Regarding this appointment a clue lies in one word of the job title, 'Director'. He will hopefully bring strategic direction to the running of the Academy so that the young players coming through are better equipped to make it to the very top. Too many reach a high level at the various age groups, including international representation, before disappearing into obscurity in the lower leagues. It is very much the same at all Premier League clubs and although we are better than most we need to improve.

So we need to do something different in order that the Academy stars aged 17/18 maintain their professional development instead of levelling off. The success of this appointment can only be judged in 3 to 4 years when we will see how many more Academy players have established themselves in the first team squad.

Les Martin
32 Posted 31/12/2015 at 13:06:25
Mike Gaynes (#12) is on the money with his comments.
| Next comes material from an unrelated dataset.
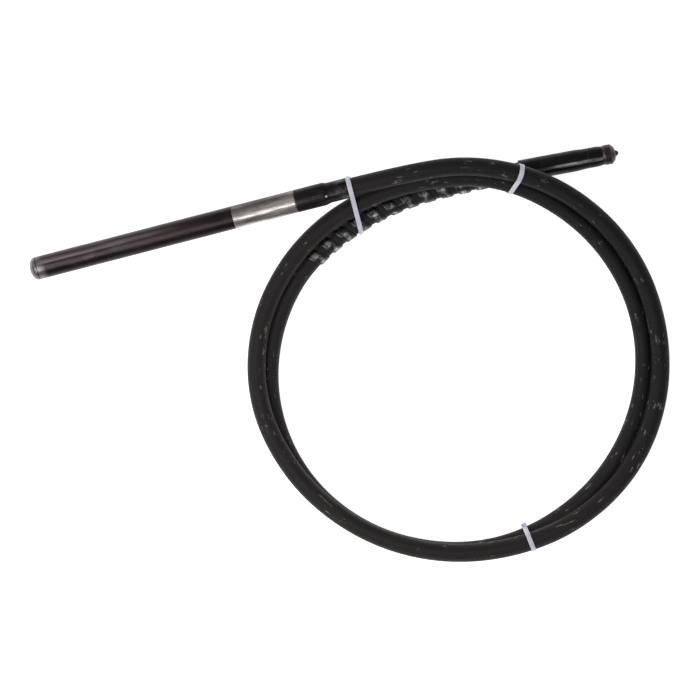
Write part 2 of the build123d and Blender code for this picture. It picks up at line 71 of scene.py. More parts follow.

I would go as far to say that this is a superb move, if this man cannot sort out any sports science problems that are holding players back then no-one can.

Surely it can only be a positive move to have this man in charge to oversee the whole programme to develop and protect the young talent coming through and the first team. Hell, maybe he can get Big Dunc fit for first team action!

We have lost a few backroom medical/physio staff in the past 12+ months, and maybe we have been waiting to get the right person in.

Wishing all at ToffeeWeb and fellow posters a Happy New Year!

Gary Edwards
33 Posted 31/12/2015 at 15:13:21
Based on the article and informed comments, this seems to be a good, timely appointment given the current crop of very talented youngsters. Kudos to whoever made this call.

I note that the article fails to state how long this bloke will be with us, if this "hire" is an exclusive, permanent engagement or contract / consultancy type arrangement.
Brin Williams
34 Posted 31/12/2015 at 15:21:38
What about that Italian fella – Zanuzzi – he could give our Academy the Appliance of Science.